Pantanal Wetland:
Fires in Brazil’s Pantanal wetlands have surged nearly tenfold so far this year to the highest levels since 2020.
- Pantanal Wetland is the world’s largest tropical wetland.
- It is located in the upper Paraguay River basin, the Pantanal straddles Brazil’s border with Bolivia and Paraguay.
- About 80 percent of the Pantanal is in Brazil.
- It’s a 185,000-square-kilometer (71,000-square-mile) mosaic of grassland swamps fed by rivers, streams and seasonal floods and dense, low-forested savanna.
- It was developed in a structural basin formed as the Andes Mountains rose.
- The climate is tropical, wet and dry.
- It is one of the most biologically rich environments on the planet, with more than 4,700 plant and animal species.

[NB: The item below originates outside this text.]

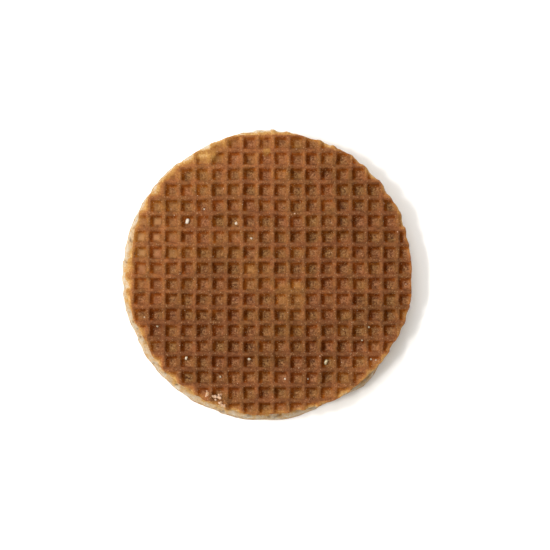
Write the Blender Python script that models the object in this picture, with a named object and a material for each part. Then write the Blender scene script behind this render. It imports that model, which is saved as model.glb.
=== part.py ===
"""Stroopwafel: a thin round waffle, split flat into two halves with a layer of syrup between them.

Metres, +Z up. The waffle lies flat: the ribs of its lower half touch z = 0, and the origin is the middle
of its base. Each half is a disc with an uneven cut edge. Its outer face carries a square grid of sloped
pits, pressed by one plate of the iron, and its inner face is the plain one that the knife left. The halves
were pressed together a little out of line, so the lower one shows past the upper one on one side.
"""

import math

import bmesh
import bpy
from mathutils import Matrix

MM = 0.001

# Heights, from the bottom up: lower half, gap, syrup, gap, upper half
HALF_HEIGHT = 3.4 * MM
SYRUP_HEIGHT = 1.1 * MM
CLEARANCE = 0.3 * MM

# Outlines. A half is widest at its baked face and leans in towards its cut face.
WAFER_RADIUS = 49.2 * MM
UNDERCUT = 1.0 * MM
SYRUP_RADIUS = 47.4 * MM
UPPER_CENTRE = (0.8 * MM, 0.6 * MM)
LOWER_CENTRE = (-0.8 * MM, -0.65 * MM)
EDGE_POINTS = 96
SYRUP_POINTS = 60

# Bumps and flats of each outline: direction in degrees, half width in degrees, height
UPPER_BUMPS = (
    (2, 9, -0.45 * MM),
    (95, 10, 0.35 * MM),
    (130, 14, -0.25 * MM),
    (168, 7, -0.75 * MM),
    (183, 8, 0.55 * MM),
    (221, 9, 0.40 * MM),
    (284, 13, -0.35 * MM),
    (312, 10, -0.35 * MM),
)
LOWER_BUMPS = (
    (132, 12, 0.50 * MM),
    (200, 8, -0.50 * MM),
    (258, 7, 0.30 * MM),
    (288, 9, 0.30 * MM),
    (313, 8, 0.90 * MM),
)
SYRUP_BUMPS = (
    (25, 14, 0.45 * MM),
    (75, 10, -0.50 * MM),
    (130, 16, 0.40 * MM),
    (185, 9, -0.45 * MM),
    (232, 12, 0.50 * MM),
    (282, 10, -0.55 * MM),
    (330, 13, 0.35 * MM),
)

# Fine ripple along every edge: waves in a turn, height
EDGE_RIPPLES = ((17, 0.08 * MM), (29, 0.06 * MM))

# The baked grid: square cells between narrow ribs, sunk with sloped walls to a small flat floor
PITCH = 5.34 * MM
RIB_TOP_WIDTH = 0.85 * MM
FLOOR_WIDTH = 2.0 * MM
PIT_DEPTH = 1.9 * MM
SHALLOWER_AT_EDGE = 0.25 * MM
RIB_CROSSING = (1.67 * MM, 0.0)  # a crossing of two ribs near the middle of the upper face
CUTTER_RISE = 0.2 * MM  # how far a pit cutter stands out of the face that it cuts
EDGE_OVERLAP = 1.6 * MM  # a pit is cut if its nearest corner lies at least this far inside the edge

# Spot of the upper face where the batter ran over the grid and baked smooth: x, y, radius
SMOOTH_SPOT = (-20.1 * MM, 42.0 * MM, 2.4 * MM)

# Colours: red, green, blue
CRUST_COLOUR = (0.36, 0.13, 0.035)
LOWER_COLOUR = (0.62, 0.38, 0.16)
SYRUP_COLOUR = (0.26, 0.075, 0.012)


def clear_scene():
    """Take every object out of the open file."""
    for thing in list(bpy.data.objects):
        bpy.data.objects.remove(thing)


def make_collection(name):
    """A collection of the scene, by name."""
    collection = bpy.data.collections.new(name)
    bpy.context.scene.collection.children.link(collection)
    return collection


def make_material(name, colour, roughness):
    """A Principled material of one colour, with no metal in it."""
    material = bpy.data.materials.new(name)
    material.use_nodes = True
    shader = material.node_tree.nodes["Principled BSDF"]
    shader.inputs["Base Color"].default_value = (*colour, 1.0)
    shader.inputs["Roughness"].default_value = roughness
    shader.inputs["Metallic"].default_value = 0.0
    return material


def make_object(name, mesh_data, collection):
    """An object of a finished bmesh, which is freed."""
    mesh = bpy.data.meshes.new(name)
    mesh_data.to_mesh(mesh)
    mesh_data.free()
    thing = bpy.data.objects.new(name, mesh)
    collection.objects.link(thing)
    return thing


def edge_offset(angle, bumps):
    """How far the edge stands out at an angle: a bell for each bump, and the fine ripple."""
    offset = sum(height * math.sin(waves * angle) for waves, height in EDGE_RIPPLES)
    for direction, half_width, height in bumps:
        away = math.remainder(angle - math.radians(direction), math.tau)
        offset += height * math.exp(-((away / math.radians(half_width)) ** 2))
    return offset


def make_disc(points, base_radius, top_radius, height, centre, base_z, bumps):
    """A bmesh disc with an uneven edge: a cone's two rings, each point moved in or out along its radius."""
    disc = bmesh.new()
    middle = Matrix.Translation((0.0, 0.0, base_z + height / 2))
    bmesh.ops.create_cone(
        disc,
        cap_ends=True,
        segments=points,
        radius1=base_radius,
        radius2=top_radius,
        depth=height,
        matrix=middle,
    )
    for corner in disc.verts:
        radius = math.hypot(corner.co.x, corner.co.y)
        angle = math.atan2(corner.co.y, corner.co.x)
        stretch = 1.0 + edge_offset(angle, bumps) / radius
        corner.co.x = corner.co.x * stretch + centre[0]
        corner.co.y = corner.co.y * stretch + centre[1]
    return disc


def nearest_corner(place, centre):
    """How far the nearest corner of a pit's mouth lies from the middle of its half."""
    half_opening = (PITCH - RIB_TOP_WIDTH) / 2
    across = max(abs(place[0] - centre[0]) - half_opening, 0.0)
    along = max(abs(place[1] - centre[1]) - half_opening, 0.0)
    return math.hypot(across, along)


def is_smooth(place, spot):
    """Whether a pit's middle falls in the smooth spot."""
    return math.dist(place, spot[:2]) < spot[2]


def pit_places(centre, crossing, bumps):
    """The middles of the pits: every cell of the grid that reaches far enough inside the edge."""
    places = []
    reach = math.ceil(WAFER_RADIUS / PITCH) + 1
    for column in range(-reach, reach + 1):
        for row in range(-reach, reach + 1):
            place = (crossing[0] + (column + 0.5) * PITCH, crossing[1] + (row + 0.5) * PITCH)
            angle = math.atan2(place[1] - centre[1], place[0] - centre[0])
            edge = WAFER_RADIUS + edge_offset(angle, bumps)
            if nearest_corner(place, centre) < edge - EDGE_OVERLAP:
                places.append(place)
    return places


def pit_depth(place, centre):
    """A pit's depth, which falls off towards the edge, where the iron's plates stand further apart."""
    share = math.hypot(place[0] - centre[0], place[1] - centre[1]) / WAFER_RADIUS
    return PIT_DEPTH - SHALLOWER_AT_EDGE * share**2


def make_pit_cutter(name, places, centre, face_z, outward, collection):
    """One cutter of separate four-sided cones, cut off flat, that sinks every pit of a face at once.

    outward is 1 for an upper face and -1 for a lower one. The walls keep their slope up to CUTTER_RISE
    past the face.
    """
    cutter = bmesh.new()
    corner_reach = math.sqrt(2.0)
    quarter = Matrix.Rotation(math.radians(45.0), 4, "Z")
    wall_run = (PITCH - RIB_TOP_WIDTH - FLOOR_WIDTH) / 2
    for place in places:
        depth = pit_depth(place, centre)
        mouth = FLOOR_WIDTH / 2 + wall_run * (depth + CUTTER_RISE) / depth
        low, high = (FLOOR_WIDTH / 2, mouth) if outward > 0 else (mouth, FLOOR_WIDTH / 2)
        middle_z = face_z + outward * (CUTTER_RISE - depth) / 2
        bmesh.ops.create_cone(
            cutter,
            cap_ends=True,
            segments=4,
            radius1=low * corner_reach,
            radius2=high * corner_reach,
            depth=depth + CUTTER_RISE,
            matrix=Matrix.Translation((*place, middle_z)) @ quarter,
        )
    thing = make_object(name, cutter, collection)
    thing.hide_render = True
    thing.display_type = "WIRE"
    return thing


def make_half(name, base_z, outward, centre, bumps, places, material, collections):
    """A waffle half: the disc, widest at its baked face, less the pits of that face."""
    parts, cutters = collections
    cut_radius = WAFER_RADIUS - UNDERCUT
    radii = (cut_radius, WAFER_RADIUS) if outward > 0 else (WAFER_RADIUS, cut_radius)
    disc = make_disc(EDGE_POINTS, *radii, HALF_HEIGHT, centre, base_z, bumps)
    half = make_object(name, disc, parts)
    half.data.materials.append(material)
    face_z = base_z + HALF_HEIGHT if outward > 0 else base_z
    cutter = make_pit_cutter(name + "_pits", places, centre, face_z, outward, cutters)
    grid = half.modifiers.new("Baked grid", "BOOLEAN")
    grid.operation = "DIFFERENCE"
    grid.solver = "EXACT"
    grid.object = cutter
    return half


def make_syrup(base_z, material, parts):
    """The syrup: a thin disc, set back from the edge of both halves, that runs right through the waffle."""
    centre = tuple((upper + lower) / 2 for upper, lower in zip(UPPER_CENTRE, LOWER_CENTRE))
    radii = (SYRUP_RADIUS, SYRUP_RADIUS)
    disc = make_disc(SYRUP_POINTS, *radii, SYRUP_HEIGHT, centre, base_z, SYRUP_BUMPS)
    syrup = make_object("syrup", disc, parts)
    syrup.data.materials.append(material)
    syrup.data.shade_smooth()
    syrup.data.set_sharp_from_angle(angle=math.radians(40.0))
    return syrup


def stand_on_origin(pieces, name, collection):
    """Parent the pieces to an empty that puts the middle of the whole base on the origin."""
    bpy.context.view_layer.update()
    graph = bpy.context.evaluated_depsgraph_get()
    corners = [
        piece.matrix_world @ corner.co
        for piece in pieces
        for corner in piece.evaluated_get(graph).data.vertices
    ]
    spans = [[corner[axis] for corner in corners] for axis in range(2)]
    middle = [(min(span) + max(span)) / 2 for span in spans]
    holder = bpy.data.objects.new(name, None)
    holder.location = (-middle[0], -middle[1], 0.0)
    collection.objects.link(holder)
    return holder


def main():
    clear_scene()
    parts = make_collection("stroopwafel")
    cutters = make_collection("stroopwafel_cutters")
    collections = (parts, cutters)
    slip = tuple(lower - upper for upper, lower in zip(UPPER_CENTRE, LOWER_CENTRE))
    lower_crossing = tuple(place + step for place, step in zip(RIB_CROSSING, slip))
    upper_pits = pit_places(UPPER_CENTRE, RIB_CROSSING, UPPER_BUMPS)
    upper_pits = [place for place in upper_pits if not is_smooth(place, SMOOTH_SPOT)]
    lower_pits = pit_places(LOWER_CENTRE, lower_crossing, LOWER_BUMPS)
    syrup_z = HALF_HEIGHT + CLEARANCE
    upper_z = syrup_z + SYRUP_HEIGHT + CLEARANCE
    crust = make_material("browned_crust", CRUST_COLOUR, 0.55)
    crumb = make_material("lower_crust", LOWER_COLOUR, 0.7)
    caramel = make_material("caramel_syrup", SYRUP_COLOUR, 0.2)
    upper = make_half("wafer_top", upper_z, 1, UPPER_CENTRE, UPPER_BUMPS, upper_pits, crust, collections)
    lower = make_half("wafer_bottom", 0.0, -1, LOWER_CENTRE, LOWER_BUMPS, lower_pits, crumb, collections)
    syrup = make_syrup(syrup_z, caramel, parts)
    pieces = (upper, lower, syrup)
    holder = stand_on_origin(pieces, "stroopwafel_base", parts)
    for thing in (*pieces, *cutters.objects):
        thing.parent = holder


main()
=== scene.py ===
"""Stroopwafel: the baked surface, the syrup and the loose sugar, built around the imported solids.

Metres, +Z up. Every size that the solids fix is read from their boxes. Run it as a script in Blender 4.5.
"""

import itertools
import math
from typing import NamedTuple

import bpy
import numpy as np
from bpy.props import FloatProperty, FloatVectorProperty, IntProperty, PointerProperty
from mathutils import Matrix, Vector


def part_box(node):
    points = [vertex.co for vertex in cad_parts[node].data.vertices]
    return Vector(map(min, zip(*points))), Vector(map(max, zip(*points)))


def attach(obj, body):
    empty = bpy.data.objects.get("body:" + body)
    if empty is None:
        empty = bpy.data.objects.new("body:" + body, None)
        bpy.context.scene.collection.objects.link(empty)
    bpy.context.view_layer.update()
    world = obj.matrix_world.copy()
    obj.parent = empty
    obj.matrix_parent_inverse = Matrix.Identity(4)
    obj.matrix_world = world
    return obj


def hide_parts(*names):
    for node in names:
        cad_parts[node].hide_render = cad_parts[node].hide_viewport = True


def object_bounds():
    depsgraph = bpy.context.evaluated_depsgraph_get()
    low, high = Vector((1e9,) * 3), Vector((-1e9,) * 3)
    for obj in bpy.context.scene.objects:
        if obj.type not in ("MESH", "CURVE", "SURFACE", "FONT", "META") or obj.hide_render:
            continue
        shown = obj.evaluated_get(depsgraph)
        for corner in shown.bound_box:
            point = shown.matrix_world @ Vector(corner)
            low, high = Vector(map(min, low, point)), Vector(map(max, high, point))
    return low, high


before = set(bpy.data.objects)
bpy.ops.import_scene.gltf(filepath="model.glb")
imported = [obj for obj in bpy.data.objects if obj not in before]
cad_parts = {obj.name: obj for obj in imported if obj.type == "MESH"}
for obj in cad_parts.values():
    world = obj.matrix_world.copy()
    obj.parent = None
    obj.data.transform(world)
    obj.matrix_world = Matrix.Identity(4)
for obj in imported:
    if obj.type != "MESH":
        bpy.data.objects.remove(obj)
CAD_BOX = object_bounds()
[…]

- Noteworthy animals include the jaguar, giant otter, giant armadillo, marsh deer, pampas deer and hyacinth macaw (the biggest parrot on the planet).
- It has the largest concentration of crocodiles in the world, with approximately 10 million caimans.
- In 2000, the United Nations Educational, Scientific, and Cultural Organization (UNESCO) declared a small portion of the Pantanal a World Heritage Site.
- Around 95% of the Pantanal is under private ownership, the majority of which is used for cattle grazing.